Israel Metropolitan Christian Methodist Episcopal Church is a Christian Methodist Episcopal Church in Washington, D.C. It was the first independent African American church of the city.

==History==
The Israel Bethel Church, founded in 1820 in Washington, D.C., was the first independent African American church with the city's first African American pastor, Rev. David Smith. It was organized because the white Ebenezer Methodist Episcopal Church required black parishioners to sit in the galleries. In 1822, Rev. Richard Allen approved admission of the church to the Baltimore Conference of the African Methodist Episcopal Church (AME). It became the first AME church in the District of Columbia, with the name Israel Bethel African Methodist Episcopal Church.
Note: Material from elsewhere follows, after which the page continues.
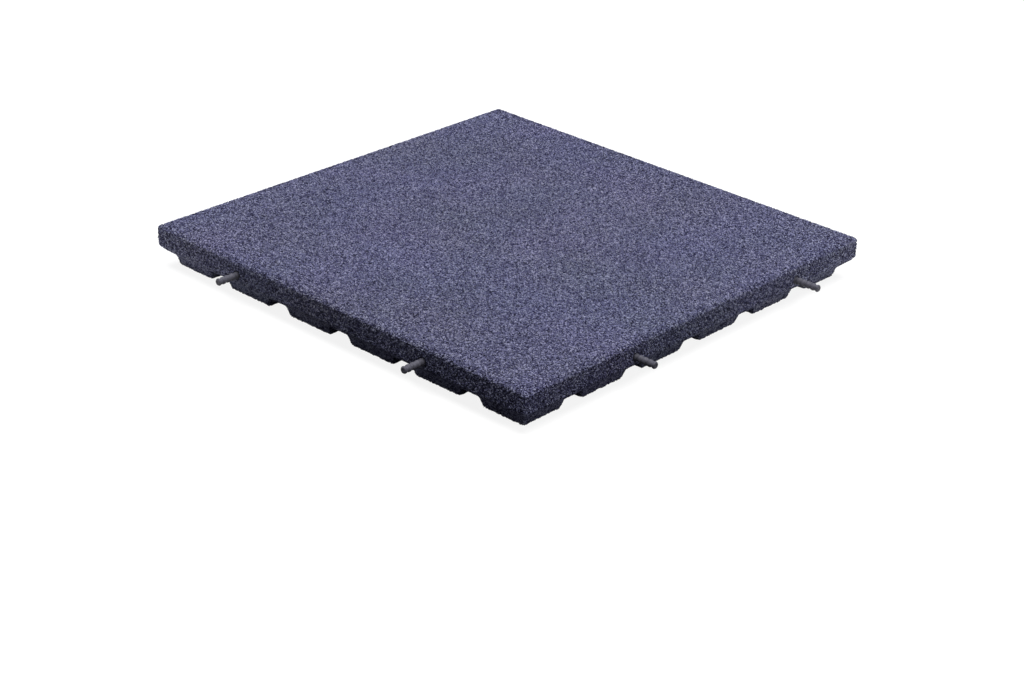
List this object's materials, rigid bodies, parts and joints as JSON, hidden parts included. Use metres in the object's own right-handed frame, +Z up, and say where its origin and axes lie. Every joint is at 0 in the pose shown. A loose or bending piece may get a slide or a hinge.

It was the second-largest African-American church in the District of Columbia and supported enlisting black men into the Union Army when Reverend Henry McNeal Turner was pastor. The church held meetings to strategize abolition and anti-slavery initiatives. It advocated the abolition of slavery, called for volunteers during the Civil War, supported free schools, and advocated for black suffrage. Meeting attendees included women and men, including Frederick Douglass, Thaddeus Stevens, Charles Sumner, Owen Lovejoy, B. F. Wade, Wendell Phillips, Owen Lovejoy, and Joshua R. Giddings. The Emancipation Proclamation was read at the pulpit on January 1, 1863, by Rev. Henry McNeal Turner. That year, the church became the Israel Metropolitan Church. Rev. H. M. Turner was made the chairman of a group to plan recruitment of colored troops for the Civil War. The meeting, attended by white recruiters William Gould (W.G.) Raymond and J.D. Turner, was held at the church. See also Camp Greene and 1st United States Colored Infantry Regiment

In 1870, the white Methodist Episcopal Church met to organize a black denomination called the Colored Methodist Episcopal Church (CME). The Israel Bethel church moved to First and B Street SW in 1872. (Note: The church withdrew from the Baltimore Conference in 1870 after the United States government took over the church property. The National Park Service said that in 1872, the Union Bethel A.M.E. merged with the Israel Bethel Church. It was moved to M Street and changed its name to the Metropolitan African Methodist Episcopal Church. It was an important site of Black cultural heritage since the 1880s. In 1884, the Union Bethel Church Society, opened a new Victorian Gothic style church, designed by architect Samuel G.T. Morsell (1823-1909), was completed in 1886. The church conducted funerals for Rosa Parks, Frederick Douglass, and Blanche K. Bruce. President Barack Obama visited the church in 2013.) The church had been "under the fostering care" of the African Methodist Episcopal Church for 50 years, and had decided to leave that denomination over a dispute about who owned and should have the deed for the church building. Israel Church held onto the deed and left the AME Church denomination. It operated independently with J. M. Mitchell as its pastor for around three years, and then became affiliated with the Colored Methodist Episcopal Church (now called the Christian Methodist Episcopal Church) in 1876, with guidance by Bishop William H. Miles. The first pastor of the church was James W. Bell.